The army is in Judea, Samaria and Gaza to protect the five million Jews in Eretz Yisroel. No, they are not there just for the settlers. In fact, since the army is there for the entire population, and the settlers actually make their task easier, the settlers are in effect assisting in the protection of the Jews of Eretz Yisroel.
 
No one has to take anyone's word for it. The army has had to go back into Gaza, but not to protect the settlers. They went back in order to protect the main population centers. Each time the army has to make a fresh ground assault, the lives of our precious soldiers are at risk even more than when they are well established in the area and have all their intelligence gathering up to date.
 
Samaria is the same. Anyone who has traveled there knows that the coastal cities are in clear view of the strategic hilltops of the region. Again, it is the settlers assisting the soldiers who are protecting the main population centers, not the soldiers protecting the settlers.
 
The answer to the question of who the soldiers are protecting has nothing to do with the settlers, and whether the general public loves them or not. Making believe it is the fault of the settlers for the fallen soldiers is a distraction from the facts; it is scapegoating the Jew (how original).
 
Public opinion is being led to believe the settlers are the bad guys.
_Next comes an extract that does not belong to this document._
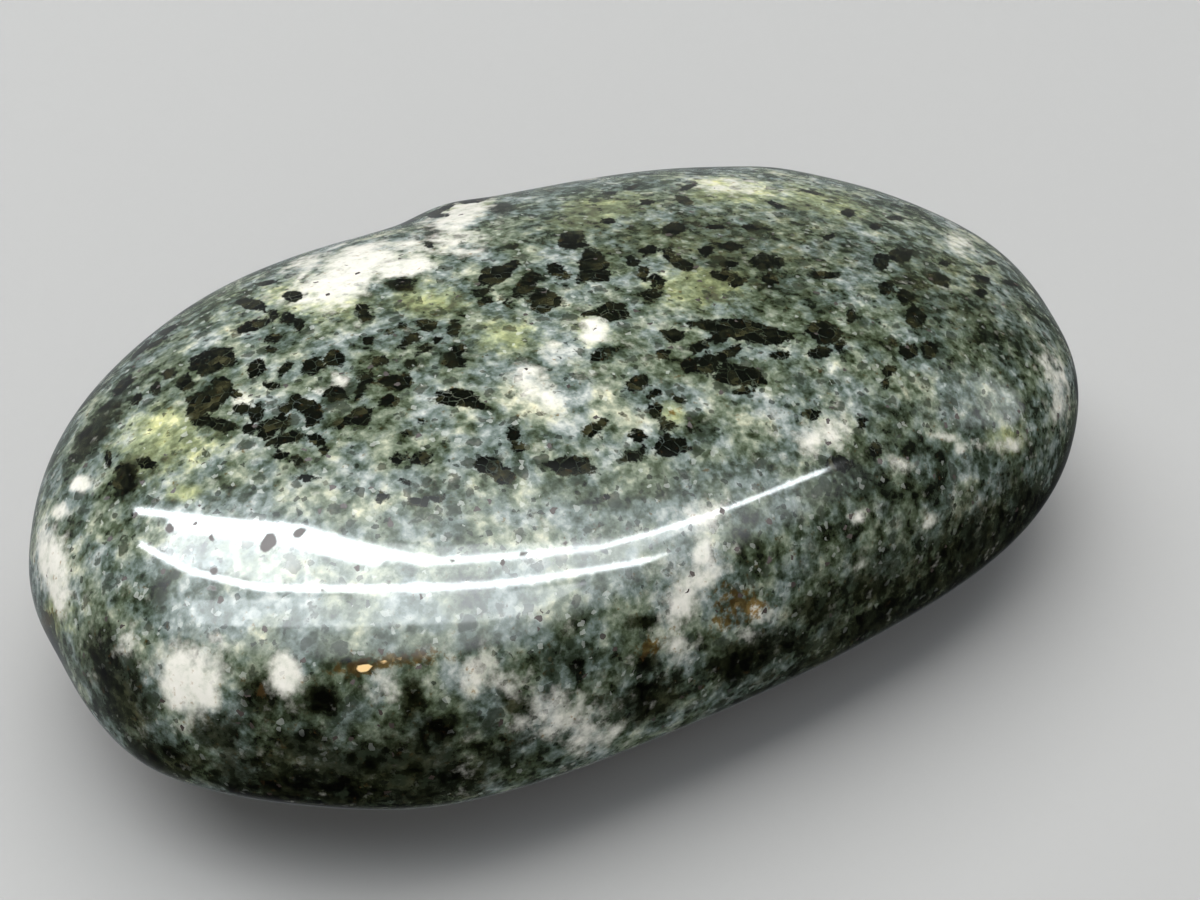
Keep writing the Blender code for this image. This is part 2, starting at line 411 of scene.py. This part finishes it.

The settlers should not fall into the trap of trying to win a popularity contest. If they are going to teach the public, let them teach of the dangers that face Green Line residents when the settlers are evacuated. It should not be so hard; the facts are in. The Arabs have not exactly turned their Kassams into plowshares in response to the retreat from Gaza.
 
It all comes back to Torah. The Shulchan Aruch, Orach Chayim 239:6 states that we have to defend ourselves properly, even if it means upsetting the world, by making a preemptive strike, and even on Shabbos.
 
The issue is not protecting settlers in Judea and Samaria, love them or hate them; the issue is protecting civilians the length and breadth of the Land of Israel.